You don't really need the first couple of lines of text. They're just the copyright headers Project Gutenberg puts on all these works.

In [61]:
# skip header
header_offset: int = 0
for i in range(0, len(lines_of_text)):
  if lines_of_text[i].startswith("*** START OF THE PROJECT GUTENBERG EBOOK"):
    header_offset = i + 1
    break
while lines_of_text[header_offset].isspace():
  header_offset += 1
lines_of_text = lines_of_text[header_offset:]
print("The first %d lines are the gutenberg header .." % header_offset)

The first 24 lines are the gutenberg header ..


Next, you'll ensure the final copyright/legal header is trimmed as well.

In [62]:
# skip footer
footer_offset: int = len(lines_of_text)
for i in range(0, len(lines_of_text)):
  if "*** END OF THE PROJECT GUTENBERG EBOOK" in lines_of_text[i]:
    footer_offset = i
    break
lines_of_text = lines_of_text[0:footer_offset]
print("The last %d lines are the gutenberg footer .." % (len(lines_of_text) - footer_offset))

The last 0 lines are the gutenberg footer ..

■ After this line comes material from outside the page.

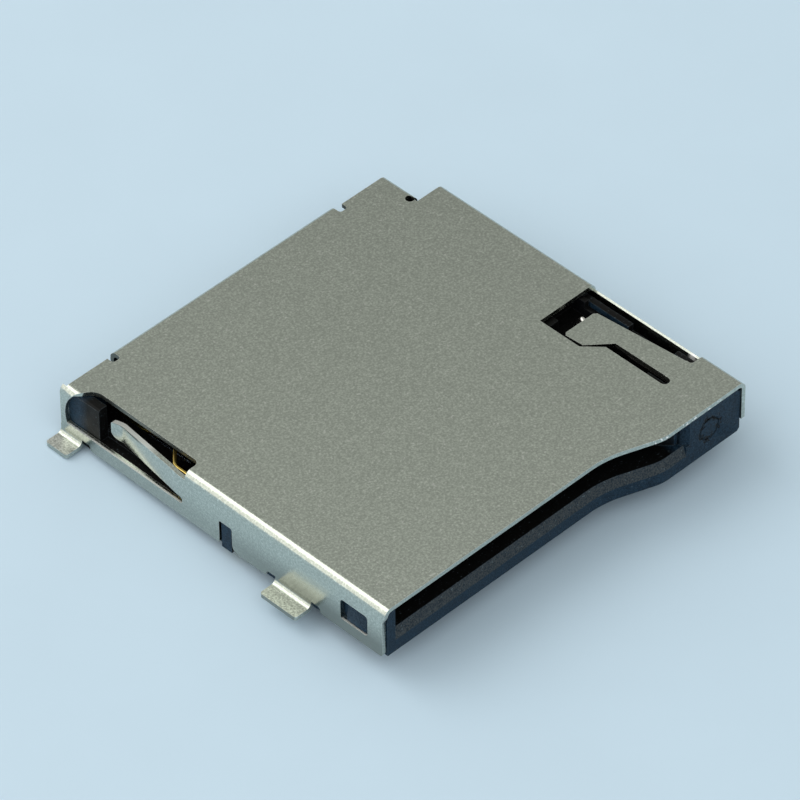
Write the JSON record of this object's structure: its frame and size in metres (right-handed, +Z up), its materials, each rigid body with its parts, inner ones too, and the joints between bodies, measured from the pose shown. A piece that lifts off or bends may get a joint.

With that out of the way, you can move on to processing the main body of text.

In [None]:
# main processing loop
i: int = 0
while i < len(lines_of_text):
  
  # process lines
  paragraph_text: str = ""
  while i < len(lines_of_text) and not len(lines_of_text[i]) == 0:
    paragraph_text += lines_of_text[i]
    paragraph_text += " "
    i += 1

  # empty
  if len(paragraph_text) == 0:
    i += 1
    continue

  # space
  if paragraph_text.isspace():
    i += 1
    continue

  # contains the word 'CHAPTER' multiple times (likely to be table of contents)
  if sum([1 for x in paragraph_text.split(' ') if 'CHAPTER' in x]) > 2:
    i += 1
    continue

  # debug
  print("Processing line %d / %d" % (i, len(lines_of_text)))

  # outline
  if paragraph_text.startswith("CHAPTER"):
    print("Adding Header of %d bytes .." % len(paragraph_text))
    try:
      page = Page()
      pdf.append_page(page)
      layout = SingleColumnLayout(page)
      layout.add(Heading(paragraph_text, font_color=HexColor("13505B"), font_size=Decimal(20)))
    except:
      pass
    continue

  # default
  try:
      layout.add(Paragraph(paragraph_text))
  except:
    pass
  
  # default behaviour
  i += 1

Now, you can store the `Document` as a PDF using the `PDF.dumps` method.

In [65]:
with open("output.pdf", "wb") as pdf_file_handle:
  PDF.dumps(pdf_file_handle, pdf)

That's it! You now have a PDF e-book. That's how easy it is to create a PDF using `borb`.